For the most part, it is a fairly standard 12-bar (I think) in D, with a lovely dragging guitar figure that gives the song its gentle swing. With a proper drummer rather the computerised idiot I have to work with, the drag on the riff would be much more pronounced, I think, but I’m happy enough with the way the bass and guitar work together to give it enough of that feeling.

My favourite part is definitely where I hit that stupid high falsetto note. I don’t know what it is. Maybe I’ll work it out one day. If you forced me at knifepoint to guess, I’d put it at the D above high C, which is pretty fucking high up there, and I’ll admit that I’m fairly pleased that I can hit that note with any power. In fact, I’m not sure it’s a true falsetto, as it’s very throaty when I sing it… but then again the idea that I can hit a high D in my chest register is borderline insane. I dunno. Maybe you can work it out and tell me sometime? Address your carrier pigeons to the usual address.

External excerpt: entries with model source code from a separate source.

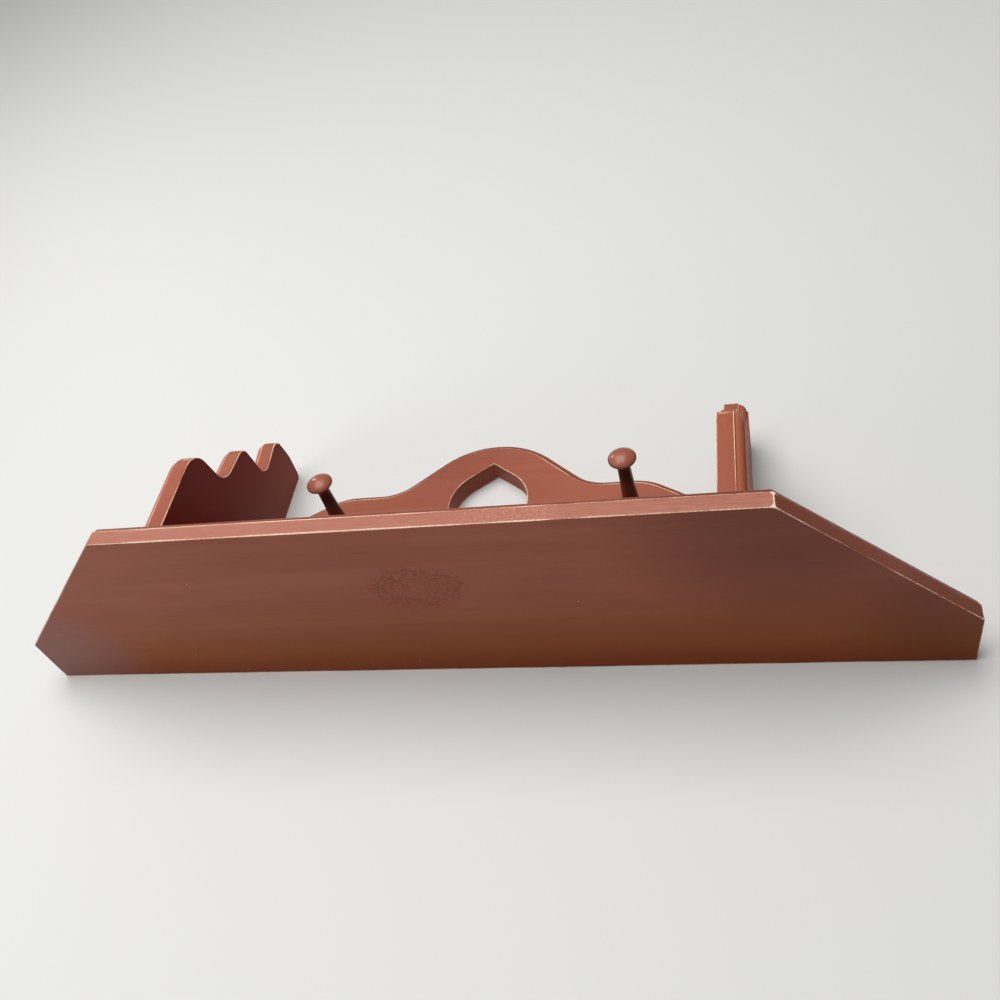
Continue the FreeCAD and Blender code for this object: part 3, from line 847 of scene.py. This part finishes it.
class Paint(Tree):
    """Satin red paint, brushed along the wood's grain.

    Each method lays one trace of wear, ageing, painted light or painted shade over the colour so
    far, with its places and lengths in mm. They are called in this order, and wear, chip and finish
    always are.
    """

    def __init__(self, name, grain):
        super().__init__(name)
        self.coord = self.coordinates()
        self.grain = "xyz".index(grain)
        stretch = Vector((16, 16, 16))
        stretch[self.grain] = 1
        along = self.vector("MULTIPLY", self.coord, stretch)
        tone = self.noise(along, 3.0, 3.0)
        streak = self.noise(along, 26.0, 6.0, 0.65)
        self.brush = self.noise(along, 95.0, 3.0, 0.6)
        self.mottle = self.noise(self.coord, 9.0, 4.0)
        self.from_wall = self.axis("y")
        self.height = self.times(streak, 0.35)
        self.colour = paint_red
        self.tint(self.ramp(self.mottle, 0.3, 0.7, 0.0, 0.6), paint_brown)
        self.tint(self.ramp(tone, 0.35, 0.75, 0.0, 0.4), paint_light)
        self.tint(self.ramp(streak, 0.5, 0.8, 0.0, 0.26), paint_dark)
        self.tint(self.ramp(self.brush, 0.55, 0.8, 0.0, 0.22), paint_light)

    def tint(self, share, other):
        """Covers a share of the colour so far with another one."""
        self.colour = self.mix(share, self.colour, other)

    def axis(self, name):
        """Place along one axis of the part."""
        return self.node("SeparateXYZ", {0: self.coord}, "xyz".index(name))

    def attribute(self, name):
        """Wear distance kept in the mesh."""
        return self.node("Attribute", output=2, attribute_name=name)

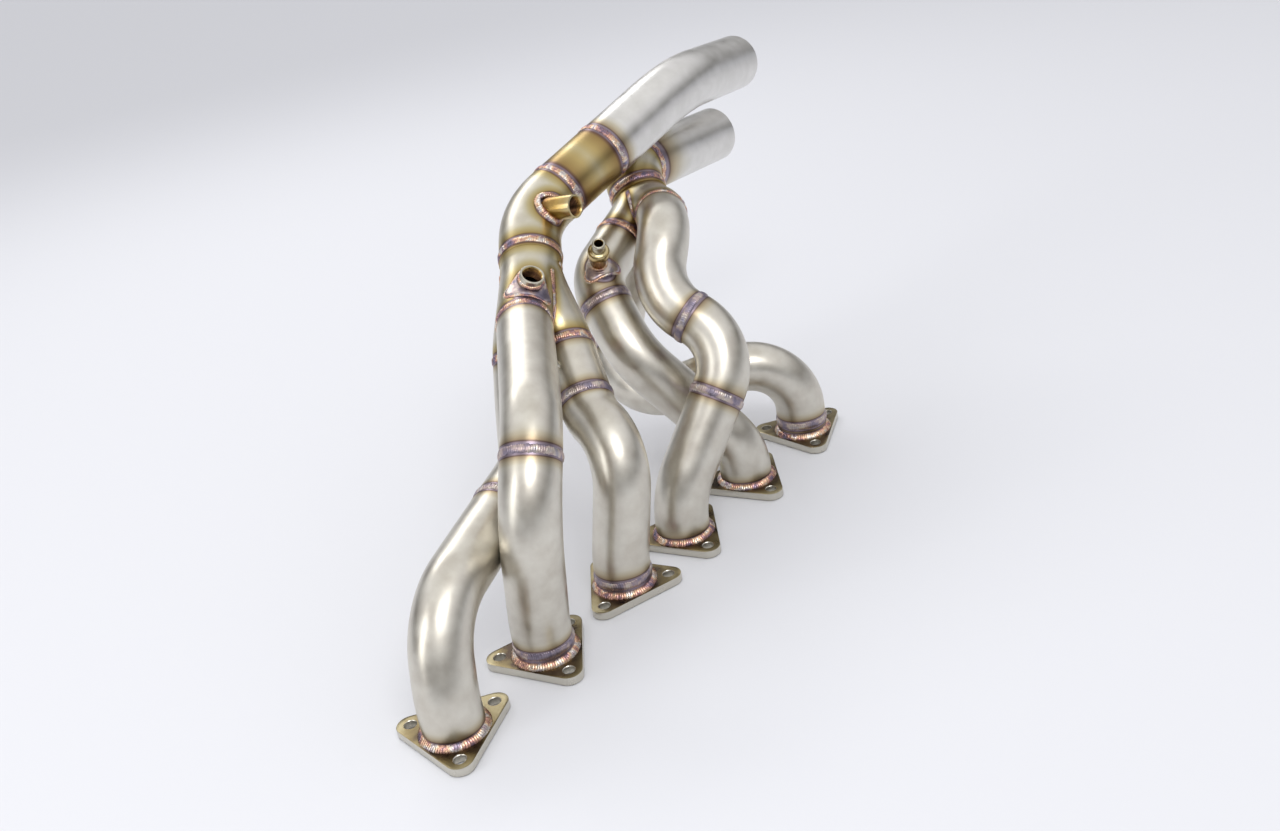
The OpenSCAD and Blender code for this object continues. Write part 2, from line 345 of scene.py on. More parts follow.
@dataclass(frozen=True)
class OxidisedWeld(Finish):
    """Hand-laid TIG weld metal on stainless, left as welded.

    Each ripple froze bright and then took an oxide film, so the bead flashes
    copper and pink, with plum and steel-blue shadows.
    """

    stops: Stops = (
        (0.27, "#6d6b82"),
        (0.38, "#937a86"),
        (0.46, "#c69887"),
        (0.52, "#e2bf9f"),
        (0.58, "#dcd5cc"),
        (0.66, "#a58d97"),
        (0.76, "#7f86a0"),
    )
    roughness: float = 0.24
    film_mm: float = 10.0
    crust_mm: float = 0.8

    def inputs(self, tree: bpy.types.NodeTree) -> dict:
        """Draws the oxide film and the fine crust."""
        place = add_node(tree, "ShaderNodeTexCoord").outputs["Object"]
        film, crust = (
            add_node(tree, "ShaderNodeTexNoise", {"Vector": place, "Scale": 1 / (mm * MM), "Detail": detail})
            for mm, detail in ((self.film_mm, 3.5), (self.crust_mm, 3.0))
        )
        colour = add_node(tree, "ShaderNodeValToRGB", {"Fac": film}, ramp=self.stops)
        span = {"To Min": self.roughness - 0.07, "To Max": self.roughness + 0.14}
        rough = add_node(tree, "ShaderNodeMapRange", {"Value": crust, **span})
        bump = add_node(tree, "ShaderNodeBump", {"Height": crust, "Strength": 0.35, "Distance": 0.12 * MM})
        return {"Metallic": 1.0, "Base Color": colour, "Roughness": rough, "Normal": bump}


@dataclass(frozen=True)
class CutPlate(Finish):
    """Laser-cut 6 mm stainless plate.

    The flat faces are tinted olive gold by the weld's heat, darker close to
    the port; the cut edges were linished bright.
    """

    near: str = "#463a30"
    face: str = "#75684a"
    far: str = "#a59b7c"
    edge: str = "#cfcbc0"
    cloud_mm: float = 17.0
    scratch_mm: float = 0.7

    def inputs(self, tree: bpy.types.NodeTree) -> dict:
        """Draws the tinted faces and the bright, scratched edges."""
        place = add_node(tree, "ShaderNodeTexCoord").outputs["Object"]
        tint = add_node(tree, "ShaderNodeAttribute", attribute_name="tint").outputs["Fac"]
        # Linishing marks run round the edge, so they are stretched flat
        flattened = add_node(tree, "ShaderNodeMapping", {"Vector": place, "Scale": (0.12, 0.12, 1.0)})
        cloud, scratch = (
            add_node(tree, "ShaderNodeTexNoise", {"Vector": at, "Scale": 1 / (mm * MM), "Detail": detail})
            for at, mm, detail in ((place, self.cloud_mm, 5.0), (flattened, self.scratch_mm, 2.0))
        )
        tinted = add_node(tree, "ShaderNodeMath", {0: tint, 1: 0.6}, operation="MULTIPLY")
        warm = add_node(tree, "ShaderNodeMath", {0: cloud, 1: 1.5, 2: tinted}, operation="MULTIPLY_ADD")
        heat = add_node(tree, "ShaderNodeMath", {0: warm, 1: 0.47}, operation="SUBTRACT")
        stops = ((0.18, self.near), (0.42, self.face), (0.95, self.far))
        faces = add_node(tree, "ShaderNodeValToRGB", {"Fac": heat}, ramp=stops)
        normal = add_node(tree, "ShaderNodeNewGeometry").outputs["Normal"]
        up = add_node(tree, "ShaderNodeSeparateXYZ", {0: normal}).outputs["Z"]
        flat = add_node(tree, "ShaderNodeMath", {0: up}, operation="ABSOLUTE")
        is_face = add_node(tree, "ShaderNodeMapRange", {"Value": flat, "From Min": 0.75, "From Max": 0.97})
        parts = {"Factor": is_face, 6: linear(self.edge), 7: faces}
        colour = add_node(tree, "ShaderNodeMix", parts, data_type="RGBA")
        rough = add_node(tree, "ShaderNodeMapRange", {"Value": cloud, "To Min": 0.18, "To Max": 0.42})
        bump = add_node(tree, "ShaderNodeBump", {"Height": scratch, "Strength": 0.22, "Distance": 0.06 * MM})
        return {"Metallic": 1.0, "Base Color": colour.outputs[2], "Roughness": rough, "Normal": bump}


@dataclass(frozen=True)
class TurnedStainless(Finish):
    """Bar turned on a lathe, with tool marks, warmed to amber near its weld; its bores carry painted shade that
    darkens deeper in.
    """

    stops: Stops = (
        (0.0, "#4e3626"),
        (0.25, "#8f6b3b"),
        (0.5, "#b8995a"),
        (0.8, "#c2b48c"),
        (1.0, "#c6c1b2"),
    )
    roughness: float = 0.2
    cloud_mm: float = 6.0
    feed_mm: float = 0.35

    def inputs(self, tree: bpy.types.NodeTree) -> dict:
        """Draws the warm tint, with the painted shade in the bores, and the tool marks."""
        place = add_node(tree, "ShaderNodeTexCoord").outputs["Object"]
        tint, run = (
            add_node(tree, "ShaderNodeAttribute", attribute_name=name).outputs["Fac"]
            for name in ("tint", "feed")
        )
        spread = {"Vector": place, "Scale": 1 / (self.cloud_mm * MM), "Detail": 3.0}
        cloud = add_node(tree, "ShaderNodeTexNoise", spread)
        # In a bore the tint also carries painted shade, so this ramp paints both the weld's heat and the bore's
        # shade
        warm = add_node(tree, "ShaderNodeMath", {0: cloud, 1: 0.3, 2: tint}, operation="MULTIPLY_ADD")
        heat = add_node(tree, "ShaderNodeMath", {0: warm, 1: 0.15}, operation="SUBTRACT")
        colour = add_node(tree, "ShaderNodeValToRGB", {"Fac": heat}, ramp=self.stops)
        groove = add_node(tree, "ShaderNodeMath", {0: run, 1: math.tau / self.feed_mm}, operation="MULTIPLY")
        ridge = add_node(tree, "ShaderNodeMath", {0: groove}, operation="SINE")
        bump = add_node(tree, "ShaderNodeBump", {"Height": ridge, "Strength": 0.12, "Distance": 0.03 * MM})
        span = {"To Min": self.roughness - 0.05, "To Max": self.roughness + 0.08}
        rough = add_node(tree, "ShaderNodeMapRange", {"Value": cloud, **span})
        return {"Metallic": 1.0, "Base Color": colour, "Roughness": rough, "Normal": bump}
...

The other neat bit I like are the clarity of the vocals, which was achieved by the classic studio trick of holding a Shure SM58 in front of my big dumb face without so much as a pop baffle and basically singing as neatly as I could. Weird that that worked so well this times, where in other instances I sound like I’m singing from a wardrobe at the bottom of a pond. I guess I also really like the harmonies. I’m sure there’s one note that a quarter tone flat, but fuck it – nobody pays me to do this stuff.

Lyrics? Well they’re… uncertain? But not in a bad way. I think they correctly capture a mood of a certain kind of confused sadness when someone (probably me) doesn’t know whether to stay or go, or whether someone wants them to leave or not. And when that sort of mood hits really nothing works to shift it: not drugs, and not drink, and certainly not people trying to wheedle you into happiness. I guess what I’m trying to say here is that the emotion is authentically felt.

I sense I’m rambling, and that’s because I’m very tired. In fact, I think I’ll take a nap right here. See you on the flipside.